Saturday, January 26, 2013

Some Things Take Time

These last couple of weeks I feel like I have been strapped into an emotional rollercoaster and told to hold on tight. I am not always sure what to hold on tight to but holding on I am. 

At a work event today there was a moment for prayer- people were given a piece of wood and a basket was placed in the front of the room. One by one you could go up and place your token of wood into the basket and if moved to do so you could state out loud what your prayer was for. People prayed for those visiting to have safe journeys home, prayers of hope for the farmworkers we were there visiting, prayers of gratitude and prayers of hope for the world. I never could bring myself to go up there. Not because I don't have things I am grateful for or hopes for the world but because I couldn't do anything in the name of prayer. I stood next to Mateo's bedside and I prayed. I prayed harder then I have ever prayed.

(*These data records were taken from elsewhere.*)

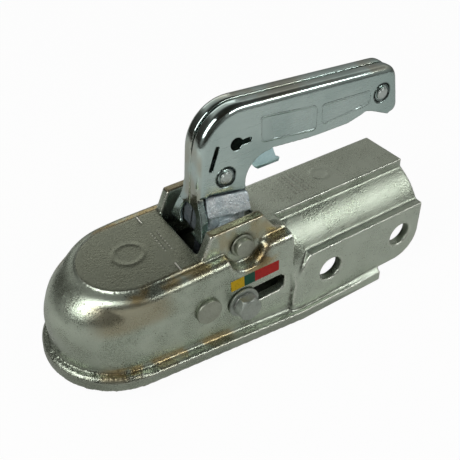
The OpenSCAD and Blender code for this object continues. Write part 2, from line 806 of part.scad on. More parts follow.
// Coiled wire round the jaw's pin, between the jaw and the wall
module jaw_spring() {
    turns = 5;
    seg = 20;
    sides = 8;
    r = jaw_pin_d / 2 + 0.3 + jaw_spring_wire;
    y0 = jaw_y + play + jaw_spring_wire;
    y1 = channel_y - 0.2 - jaw_spring_wire;
    n = turns * seg;
    points = [for (i = [0 : n]) for (k = [0 : sides - 1])
        let (a = i * 360 / seg, b = k * 360 / sides, q = r + jaw_spring_wire * cos(b))
        [jaw_pin_x + q * cos(a), y0 + (y1 - y0) * i / n + jaw_spring_wire * sin(b), jaw_pin_z + q * sin(a)]];
    skin = [for (i = [0 : n - 1]) for (k = [0 : sides - 1])
        [i * sides + k, i * sides + (k + 1) % sides, (i + 1) * sides + (k + 1) % sides, (i + 1) * sides + k]];
    ends = [[for (k = [0 : sides - 1]) sides - 1 - k], [for (k = [0 : sides - 1]) n * sides + k]];
    color("darkgray") polyhedron(points, concat(skin, ends), convexity = 8);
}

module lock_slider() {
    color("gray") difference() {
        union() {
            both_sides() translate([jaw_back_x + 0.5, arm_y + play, -slider_h])
                cube([slider_l, channel_y - play - arm_y - play, 2 * slider_h]);
            translate([jaw_back_x + 0.5, -arm_y - play - 1, -slider_h])
                cube([bridge_l, 2 * (arm_y + play + 1), slider_h - 3]);
        }
        bar_y(bolt_x, slot_z, bolt_d / 2 + pin_play, -far, far);
    }
}

// Sheet under the slider, between the walls, which the slider runs on
module slide_guide() {
    y = channel_y - 0.02;
    x0 = jaw_back_x + 4;
    color("gray") difference() {
        union() {
            translate([x0, -y, -slider_h - play - 2]) cube([front_end_x + 2 - x0, 2 * y, 2]);
            both_sides() translate([x0, -y, -slider_h - play - 8]) cube([front_end_x + 2 - x0, 2, 7]);
        }
        for (x = [66, 84]) translate([x, 0, 0]) cylinder(r = 3, h = 60, center = true);
    }
}

module slider_bush() {
    difference() {
        bar_y(bolt_x, slot_z, slot_h / 2 - pin_play, -bush_end_y, -channel_y + play);
        bar_y(bolt_x, slot_z, bolt_d / 2 + pin_play, -far, far);
    }
}

module slider_bush_left() {
    color("dimgray") slider_bush();
}

module slider_bush_right() {
    color("dimgray") mirror([0, 1, 0]) slider_bush();
}

// Six-sided prism along Y with its flats across the given width
module hexagon_y(x, z, flats, y0, y1) {
    r = flats / 2 / cos(30);
    across(y0, y1) translate([x, z]) polygon([for (k = [0 : 5]) [r * cos(60 * k + 30), r * sin(60 * k + 30)]]);
}

// Rounds the corners of a hexagon off towards one face
module corner_cone(x, z, flats, y_face, dir) {
    r = flats / 2 / cos(30);
    translate([x, y_face, z]) rotate([-90 * dir, 0, 0])
        translate([0, 0, -0.01]) cylinder(r1 = flats / 2 - 0.3, r2 = flats / 2 + 11.7, h = 20);
}

module indicator_bolt() {
    color("darkgray") {
        bar_y(bolt_x, slot_z, bolt_d / 2, -bolt_seat_y - 1, stud_end_y);
        intersection() {
            hexagon_y(bolt_x, slot_z, bolt_flats, -bolt_seat_y - bolt_head_h, -bolt_seat_y);
            corner_cone(bolt_x, slot_z, bolt_flats, -bolt_seat_y - bolt_head_h, 1);
        }
    }
}

module washer_y(r, y0, y1) {
    difference() {
        bar_y(bolt_x, slot_z, r, y0, y1);
        bar_y(bolt_x, slot_z, bolt_d / 2 + pin_play, -far, far);
    }
}

module indicator_washer() {
    color("darkgray") washer_y(washer_r, -bush_end_y - washer_t, -bush_end_y);
}

module spring_washer() {
    color("gray") difference() {
        washer_y(bolt_flats / 2 + 0.6, -bolt_seat_y, -bolt_seat_y + spring_washer_t);
        translate([bolt_x, -far, slot_z - 0.2]) cube([far, 2 * far, 0.4]);
    }
}

module rear_washer() {
    color("darkgray") washer_y(washer_r, bush_end_y, bush_end_y + washer_t);
}

module indicator_nut() {
    y0 = bush_end_y + washer_t;
    color("darkgray") difference() {
        intersection() {
            hexagon_y(bolt_x, slot_z, bolt_flats, y0, y0 + nut_h);
            corner_cone(bolt_x, slot_z, bolt_flats, y0 + nut_h, -1);
        }
        bar_y(bolt_x, slot_z, bolt_d / 2 + pin_play, -far, far);
    }
}

module indicator_label() {
    y = -wall_y + label_seat_t;
    color("gold") across(y - label_t, y) translate([label_x, label_z]) square([label_l, label_h]);
}

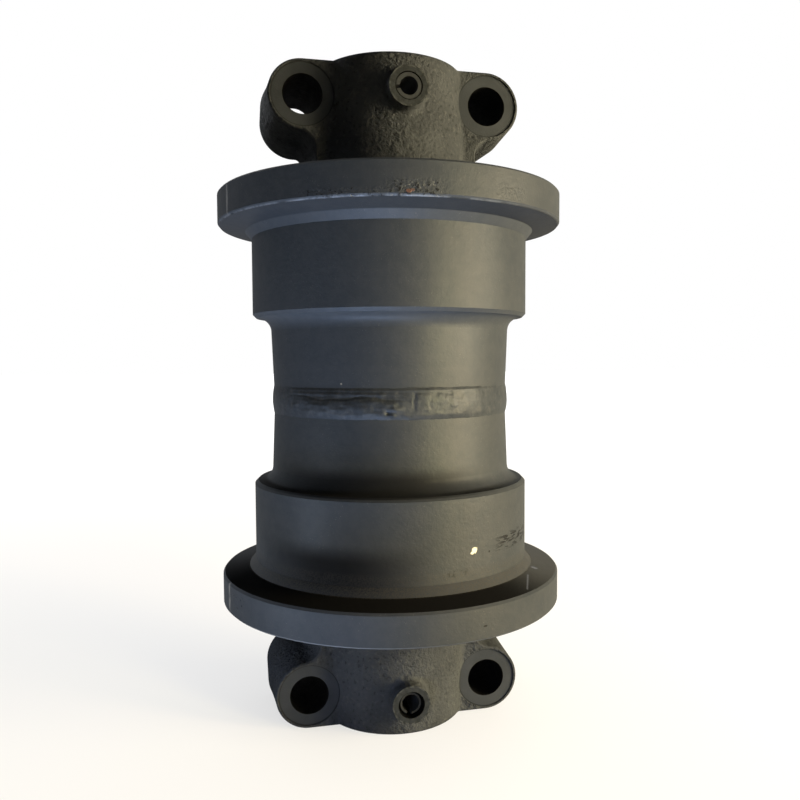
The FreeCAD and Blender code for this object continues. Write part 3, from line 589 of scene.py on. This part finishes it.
class CollarSkin:
    """Masks for a collar's machined faces and drilled holes, in metres from the roller's middle."""

    def __init__(self, g, place):
        x, self.y, z = g.split(place)
        self.g = g
        self.rise = g.math("ABSOLUTE", g.minus(z, MIDDLE))
        self.off_bolt = g.off_line(g.math("ABSOLUTE", x), self.rise, BOLT_X, BOLT_RISE)
        self.off_pin = g.off_line(x, self.rise, 0.0, PIN_RISE)

    def spot_face(self):
        g = self.g
        flat = g.near(self.y, SPOT_FACE_Y, 0.0002, 0.0001)
        return g.product(flat, g.ramp(self.off_bolt, SPOT_FACE_RADIUS, SPOT_FACE_RADIUS + 0.0002, 1.0, 0.0))

    def spot_face_edge_shade(self):
        """The thin line where the cutter left the cast skin, darkened as painted shade."""
        return self.g.product(self.spot_face(), self.g.near(self.off_bolt, SPOT_FACE_RADIUS, 0.0005, 0.0004))

    def up_to(self, value, limit):
        """1 up to a limit and just on it."""
        return self.g.ramp(value, limit + 0.0001, limit + 0.0003, 1.0, 0.0)

    def holes(self):
        return self.g.largest(self.up_to(self.off_bolt, BOLT_HOLE_RADIUS), self.up_to(self.off_pin, PIN_RADIUS))

    def milled_face(self):
        return self.g.ramp(self.y, MOUNTING_FACE_Y - 0.0002, MOUNTING_FACE_Y - 0.0001)

    def end_face(self):
        return self.g.ramp(self.rise, END_RISE - 0.0002, END_RISE - 0.0001)

    def boss_face(self):
        return self.up_to(self.y, PIN_BOSS_FACE_Y)

    def boss_rim(self):
        return self.g.product(self.g.near(self.off_pin, PIN_BOSS_RIM_RADIUS, 0.0004, 0.0004), self.boss_face())


def cast_paint():
    """Black paint over a sand-cast skin, smoother on machined faces, with the drilled holes made near black as
    painted shade.
    """
    material, g = new_material("cast_paint")
    place = g.place()
    skin = CollarSkin(g, place)
    holes = skin.holes()
    boss_face = skin.boss_face()
    flat = g.largest(skin.spot_face(), skin.milled_face(), skin.end_face(), boss_face)
    cast = g.minus(1.0, g.largest(flat, holes))

    lumps = g.noise(place, 95.0, 3.0)
    pebbles = g.noise(place, 430.0, 2.0, 0.5)
    sand = g.noise(place, 1000.0, 2.0, 0.5)
    cloud = g.noise(place, 40.0, 5.0)
    coarse = g.ramp(g.noise(place, 70.0, 3.0), 0.38, 0.62, 0.6, 1.0)
    light = g.ramp(cloud, 0.35, 0.7)
    colour = g.layered(
        g.mix(light, CAST_DARK, CAST_LIGHT),
        (g.product(g.ramp(pebbles, 0.56, 0.7), coarse, 0.35), CAST_WORN_AND_HIGHLIGHT),
        (g.product(g.ramp(pebbles, 0.42, 0.3), coarse, 0.4), PIT_AND_SHADE_BLACK),
        (flat, g.mix(light, MACHINED_DARK, MACHINED_LIGHT)),
        (g.product(boss_face, g.ramp(pebbles, 0.3, 0.7, 1.0, 0.6)), BOSS_PAINT),
        # Painted shade along the edge of each spot face.
        (g.product(skin.spot_face_edge_shade(), 0.4), PIT_AND_SHADE_BLACK),
        # A lighter broken ring on the pin boss's rim: wear, and a painted highlight.
        (g.product(skin.boss_rim(), g.ramp(pebbles, 0.4, 0.6), 0.5), CAST_WORN_AND_HIGHLIGHT),
        # Painted shade: the drilled holes made near black.
        (holes, PIT_AND_SHADE_BLACK),
    )

    rough_skin = g.product(g.largest(cast, g.product(boss_face, 0.35)), coarse, 0.8)
    rings = g.noise(g.stretched(place, (4.0, 1300.0, 4.0)), 1.0, 2.0)
    normal = g.bump(lumps, 0.003, g.product(cast, 0.5))
    normal = g.bump(pebbles, 0.0017, rough_skin, normal)
    normal = g.bump(sand, 0.0005, g.product(cast, 0.5), normal)
    normal = g.bump(sand, 0.0002, g.product(flat, 0.4), normal)
    normal = g.bump(rings, 0.0005, g.product(holes, 0.6), normal)
    g.surface(
        Base_Color=colour,
        Roughness=g.total(g.ramp(pebbles, 0.3, 0.7, 0.42, 0.6), g.product(holes, 0.3)),
        Normal=normal,
        Metallic=g.ramp(holes, 0.0, 1.0, 0.03, 0.2),
        Specular_IOR_Level=0.0,
    )
    return material


def axle_metal():
    """Ground steel inside, black paint on the axle's two ends."""
    material, g = new_material("axle_metal")
    place = g.place()
    cloud = g.noise(place, 160.0, 4.0)
    light = g.ramp(cloud, 0.35, 0.7)
    paint_start = END_RISE - AXLE_PAINTED_END
    painted = g.ramp(CollarSkin(g, place).rise, paint_start - MM, paint_start)
    turned = g.noise(g.stretched(place, (3.0, 3.0, 900.0)), 1.0, 2.0)
    g.surface(
        Base_Color=g.layered(
            g.mix(light, STEEL_DARK, STEEL_LIGHT),
            (painted, g.mix(light, MACHINED_DARK, MACHINED_LIGHT)),
        ),
        Roughness=g.total(g.ramp(cloud, 0.3, 0.7, 0.32, 0.45), g.product(painted, 0.15)),
        Metallic=g.ramp(painted, 0.0, 1.0, 1.0, 0.0),
        Normal=g.bump(g.total(turned, g.noise(place, 900.0, 3.0)), 0.0002, 0.3),
        Specular_IOR_Level=0.1,
    )
    return material


def plain_metal(name, colour, roughness, metallic=1.0):
    """An even material with fine cloudy wear, for pieces that hardly show."""
    material, g = new_material(name)
    place = g.place()
    cloud = g.noise(place, 160.0, 4.0)
    dark = tuple(part * 0.7 for part in colour)
    g.surface(
        Base_Color=g.mix(g.ramp(cloud, 0.35, 0.7), dark, colour),
        Roughness=g.ramp(cloud, 0.3, 0.7, roughness, roughness + 0.15),
        Metallic=metallic,
        Normal=g.bump(g.noise(place, 900.0, 3.0), 0.0002, 0.3),
        Specular_IOR_Level=0.1,
    )
    return material


def window(value, start, end, soft):
    """1 between start and end, fading to 0 over soft at each side."""
    rise = min(1.0, max(0.0, (value - start) / soft + 0.5))
    fall = min(1.0, max(0.0, (end - value) / soft + 0.5))
    share = min(rise, fall)
    return share * share * (3 - 2 * share)


def hump(value, centre, half_width):
    """1 on the centre, falling off as a bell curve."""
    return math.exp(-(((value - centre) / half_width) ** 2))


def in_stretches(value, stretches):
    return max(window(value, *stretch) for stretch in stretches)


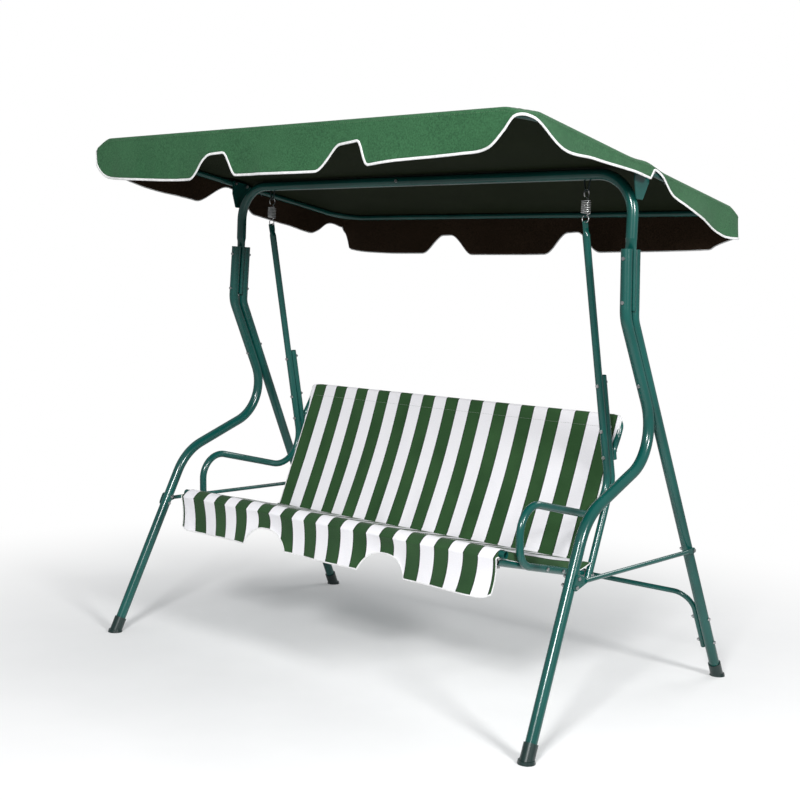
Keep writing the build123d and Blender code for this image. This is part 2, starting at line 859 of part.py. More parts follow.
with BuildPart() as seat_sling:
    with BuildSketch(Plane.YZ.offset(-sling_front_half)) as strip:
        with BuildLine() as middle:
            skirt_top = wrap_point(*front_c, (-1, 0))
            Line((skirt_top[0], skirt_top[1] - skirt_drop + wrap), skirt_top)
            ThreePointArc(
                skirt_top,
                wrap_point(*front_c, (-0.6378, 0.7702)),
                wrap_point(*front_c, up),
            )
            Line(wrap_point(*front_c, up), wrap_point(*rear_c, up))
            ThreePointArc(
                wrap_point(*rear_c, up),
                wrap_point(*rear_c, (0.978, -0.209)),
                wrap_point(*rear_c, (-up[0], -up[1])),
            )
            lower = Vector(*wrap_point(*rear_c, (-up[0], -up[1])))
            Line(
                wrap_point(*rear_c, (-up[0], -up[1])),
                (lower.X - slope_dir.Y * 26, lower.Y - slope_dir.Z * 26),
            )
        trace(line_width=sling_t)
    extrude(strip.sketch, amount=2 * sling_front_half)
    trim_y = beam_y + arm_foot_y - 22
    for side in sides.values():
        with BuildSketch(Plane.XY.offset(300)) as trim:
            with Locations((side * (sling_half + 100), trim_y + 250)):
                Rectangle(200, 500)
        extrude(trim.sketch, amount=300, mode=Mode.SUBTRACT)
        with BuildSketch(Plane.XY.offset(300)) as notch:
            with Locations((side * (wrap_half + 50), beam_y + rear_bar_y)):
                Rectangle(100, 80)
        extrude(notch.sketch, amount=rear_c[1] + 1 - 300, mode=Mode.SUBTRACT)
    skirt_plane = Plane(
        origin=(0, skirt_top[0] - 10, sling_front[1]),
        x_dir=(1, 0, 0),
        z_dir=(0, -1, 0),
    )
    with BuildSketch(skirt_plane) as scallops:
        for side in sides.values():
            with Locations((side * skirt_arch_x, -skirt_drop)):
                Ellipse(skirt_arch_half, skirt_drop - skirt_arch_drop)
    extrude(scallops.sketch, amount=-20, mode=Mode.SUBTRACT)
save(seat_sling, "seat_sling")

# ---- back sling -------------------------------------------------------------
back_wrap = back_d / 2 + 0.6 + sling_t / 2
back_dir = Vector(0, back_slope, 1).normalized()
back_out = Vector(0, -1, back_slope).normalized()

with BuildPart() as back_sling:
    with BuildSketch(Plane.YZ.offset(-sling_half + 27)) as strip:
        top_c = Vector(beam_y + back_top[0], back_top[1])
        out = Vector(back_out.Y, back_out.Z)
        along = Vector(back_dir.Y, back_dir.Z)
        front_edge = top_c + out * back_wrap
        run = (front_edge.Y - back_bottom_z) / along.Y
        with BuildLine() as middle:
            Line(front_edge - along * run, front_edge)
            ThreePointArc(
                front_edge,
                top_c + along * back_wrap,
                top_c - out * back_wrap,
            )
            Line(top_c - out * back_wrap, top_c - out * back_wrap - along * 34)
        trace(line_width=sling_t)
    extrude(strip.sketch, amount=2 * (sling_half - 27))
    lean_plane = Plane(
        origin=(0, front_edge.X, front_edge.Y),
        x_dir=(1, 0, 0),
        z_dir=(0, back_out.Y, back_out.Z),
    )
    with BuildSketch(lean_plane.offset(-sling_t / 2)) as flaps:
        for side in sides.values():
            with Locations((side * (sling_half - 14), -run / 2 - 10)):
                Rectangle(28, run - 20)
    extrude(flaps.sketch, amount=sling_t)
save(back_sling, "back_sling")

# ---- tie cords round the rail's rear ends -----------------------------------
with BuildPart() as ties:
    for side in sides.values():
        for step in (0, 5):
            centre = rail_point(side, rail_rear_y - 5 - step)
            out_point = centre + slope_up * (seat_d / 2 + 2.1)
            with BuildSketch(Plane(origin=out_point, z_dir=(1, 0, 0))) as wire:
                Circle(1.6)
            tie_axis = Axis(centre, slope_dir)
            revolve(wire.sketch, axis=tie_axis)
        low = rail_point(side, rail_rear_y - 10) + slope_up * (seat_d / 2 + 2.1)
        rod(low, low + slope_dir * 5, 2.6)
save(ties, "tie_cords")

# ---- fasteners of the stand -------------------------------------------------
stand_fasteners = []
for side in sides.values():
    for spot in clamp_points(side):
        stand_fasteners.append(("leg", spot, Vector(0, 1, 0), clamp_grip + 0.4))
    meet = leg_point(side, meet_y, meet_bolt_z)
    stand_fasteners.append(("leg", meet, lean, meet_grip + 0.4))
    for spot in brace_points(side):
        stand_fasteners.append(("brace", spot, Vector(-side, 0, 0), brace_grip + 1.4))
    for spot in crossbar_points(side):
        grip = crossbar_grip + 0.6
        stand_fasteners.append(("crossbar", spot, Vector(-side, 0, 0), grip))
    for bolt_y in bracket_bolts_y:
        spot = Vector(
            side * (canopy_bar_x - (bracket_t + 0.3) / 2 - 0.2),
            beam_y + bolt_y,
            canopy_z(bolt_y),
        )
        grip = canopy_d + bracket_t + 1.4
        stand_fasteners.append(("bracket", spot, Vector(-side, 0, 0), grip))
splice = Vector(splice_bolt_x, beam_y, beam_z)
stand_fasteners.append(("splice", splice, Vector(0, 1, 0), leg_d + 0.4))

for label, kinds in (
    ("leg_clamp_bolts", ("leg",)),
    ("brace_bolts", ("brace",)),
    ("crossbar_bolts", ("crossbar",)),
    ("beam_splice_bolt", ("splice",)),
):
    with BuildPart() as bolts:
        for kind, spot, axis, grip in stand_fasteners:
            if kind in kinds:
                hex_bolt(spot, axis, grip)
    save(bolts, label)

with BuildPart() as bracket_bolts:
    for kind, spot, axis, grip in stand_fasteners:
        if kind == "bracket":
            head = spot - axis * (grip / 2)
            rod(head - axis * 2.4, head, 12)
            rod(head, head + axis * (grip + 7), m6)
save(bracket_bolts, "canopy_bracket_bolts")

with BuildPart() as stand_nuts:
    for kind, spot, axis, grip in stand_fasteners:
        hex_nut(spot, axis, grip)
save(stand_nuts, "stand_nuts")

# ---- fasteners of the seat --------------------------------------------------
seat_fasteners = []
for side in sides.values():
    pair_x = (rail_x + side_x(sling_z(-100) - rail_drop)) / 2
    for bolt_y in side_bolt_y:
        spot = rail_point(side, bolt_y)
        spot = Vector(side * pair_x, spot.Y, spot.Z)
        seat_fasteners.append((spot, Vector(-side, 0, 0), 2 * seat_d + 2.0))
    spot = foot_bolt(side)
    spot = Vector(side * pair_x, spot.Y, spot.Z)
    seat_fasteners.append((spot, Vector(-side, 0, 0), 2 * seat_d + 3.0))
    for spot in upright_bolts(side):
        seat_fasteners.append((spot, hanger_cross, 2 * seat_d + 1.2))
    stack = (upright_offset + back_offset) / hanger_stretch
    grip = stack + (seat_d + back_d) / 2 + 0.8
    seat_fasteners.append((back_bolt(side), hanger_cross, grip))

with BuildPart() as seat_bolts:
    for spot, axis, grip in seat_fasteners:
        hex_bolt(spot, axis, grip)
save(seat_bolts, "seat_bolts")

with BuildPart() as seat_nuts:
    for spot, axis, grip in seat_fasteners:
        hex_nut(spot, axis, grip)
save(seat_nuts, "seat_nuts")

with BuildPart() as bar_screws:
    for side in sides.values():
        for bolt_y in (sling_front[0], rear_bar_y):
            centre = rail_point(side, bolt_y)
            head_top = centre - Vector(0, 0, bar_screw_head_drop)
            tip = centre + Vector(0, 0, rail_drop - bar_drop + 8.5)
            rod(head_top, tip, m6)
            rod(head_top - Vector(0, 0, 3.2), head_top, 12)
save(bar_screws, "bar_screws")
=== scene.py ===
import json
import math

import bpy
from mathutils import Matrix, Vector, noise


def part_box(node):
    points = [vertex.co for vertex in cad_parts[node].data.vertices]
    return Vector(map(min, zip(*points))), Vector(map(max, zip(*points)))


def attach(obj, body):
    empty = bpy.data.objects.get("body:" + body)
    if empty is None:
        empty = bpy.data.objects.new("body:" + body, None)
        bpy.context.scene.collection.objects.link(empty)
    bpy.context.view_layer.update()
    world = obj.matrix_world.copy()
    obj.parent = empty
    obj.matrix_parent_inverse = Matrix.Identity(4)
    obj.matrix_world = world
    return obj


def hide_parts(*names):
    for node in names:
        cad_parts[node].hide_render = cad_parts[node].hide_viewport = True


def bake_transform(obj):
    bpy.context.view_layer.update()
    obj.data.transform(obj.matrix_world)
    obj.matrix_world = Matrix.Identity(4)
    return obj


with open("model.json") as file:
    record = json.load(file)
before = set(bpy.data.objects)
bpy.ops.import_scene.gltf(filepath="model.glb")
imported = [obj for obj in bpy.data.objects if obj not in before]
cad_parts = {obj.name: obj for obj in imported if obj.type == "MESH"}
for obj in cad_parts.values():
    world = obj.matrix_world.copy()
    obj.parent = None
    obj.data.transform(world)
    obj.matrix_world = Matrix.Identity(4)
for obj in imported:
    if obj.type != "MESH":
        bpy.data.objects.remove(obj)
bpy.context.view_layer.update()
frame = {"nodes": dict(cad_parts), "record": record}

# All lengths are in metres, in the CAD frame: +X along the bench, -Y its front, +Z up.
BEAM_Y = -0.0115
CANOPY_TAN = 0.1317
SIDES = {"left": -1, "right": 1}


# ---- camera ----
CAM_AT = Vector((2.51886, -3.07634, 1.15661))
CAM_YAW = 0.692283
CAM_PITCH = 0.082216
CAM_ROLL = 0.039382
CAM_LENS = 56.474           # mm
CAM_SENSOR = 36.0           # mm


def make_camera():
    """The view of the bench from its front right, a little rolled."""
    back = Vector((
        math.sin(CAM_YAW) * math.cos(CAM_PITCH),
        -math.cos(CAM_YAW) * math.cos(CAM_PITCH),
        math.sin(CAM_PITCH),
    ))
    right = (-back).cross(Vector((0, 0, 1))).normalized()
    up = right.cross(-back)
    c, s = math.cos(CAM_ROLL), math.sin(CAM_ROLL)
    axis_x = right * c + up * s
    axis_y = up * c - right * s
    data = bpy.data.cameras.new("camera")
    data.lens = CAM_LENS
    data.sensor_width = CAM_SENSOR
    cam = bpy.data.objects.new("camera", data)
    bpy.context.scene.collection.objects.link(cam)
    turn = Matrix((axis_x, axis_y, back)).transposed().to_4x4()
    cam.matrix_world = Matrix.Translation(CAM_AT) @ turn
    bpy.context.scene.camera = cam


make_camera()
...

People literally all over the world were praying for him. So many prayers. He still died. I know a prayer isn't the same thing as a wish and God isn't the same thing as a genie. Prayers and their answers are not cause and effect. You pray and it is taken into account into the collective energy of the universe. Your token might actually mean something. Your prayer might actually be answered. Mine wasn't.So for now I'll hold on to my token-

I actually feel like the universe is trying to compensate me a little for taking my son. The stars all seem to be lining up- with work and support and finding a puppy and opportunites. Life is lining up so that I can move forward without Mateo. Everything life offers from now on to compensate will be in vain. I can honestly say that anything in my life- despite how how wonderful and good it is will always fall short of making up for not having Mateo. I can accomplish everything I have ever wanted- except being Mateo's mom. So my challenge now is finding a way to still find meaning in the rest of it all. How do I make life matter still? Why continue on with a life that will always fall short? Honestly I do not have a great answer. Some days I do not have an answer at all. That's when I ask the people in my life who I turn to for support and that's when they tell me that with things like finding meaning to life again- well some things take time. Some things take time.